Section Head & Senior Scientist, EMBL-EBI, UK

Dr. Rob Finn heads the Genome Assembly and Annotation Section and is the lead of the Microbiome Informatics team at EMBL’s European Bioinformatics Institute (EMBL-EBI). This team produces MGnify, a world leading resource for the functional and taxonomic analysis and archiving of microbiome derived sequence data. In addition to making large numbers of datasets available that have been processed in a systematic way, the resource allows scientists to upload their own data, either privately or publicly, and assemble and analyse their data. Rob joined EMBL-EBI from the Janelia Research Campus in the US, where he led a group that designed fast, web-based, interactive protein-sequence searches and annotations. Between 2001 and 2010, he was the project leader for Pfam at the Wellcome Trust Sanger Institute in the UK. Rob’s academic background is in microbiology and he holds a PhD in biochemistry from Imperial College, London.
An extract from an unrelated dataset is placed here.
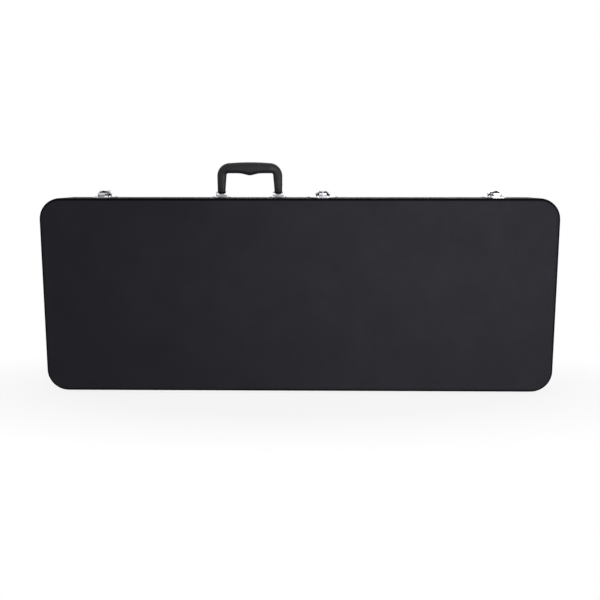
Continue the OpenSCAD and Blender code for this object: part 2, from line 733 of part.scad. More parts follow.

Exploring microbial diversity across scales and biomes

Modern DNA sequence technologies have transformed the way that we can measure genomic diversity, with on-going efforts to sequence all eukaryotic genomes, as well as metagenomics projects producing thousands of metagenome assemble genomes (MAGs) from a single study. This deluge is of genomic information is providing new insights into the complexity of different communities and holobionts, the interplay between the different community members and clues to their functional contributions. In this presentation, I will draw on examples of bacteria and phage interplay, surveys of lichen holobionts and large MAG catalogues.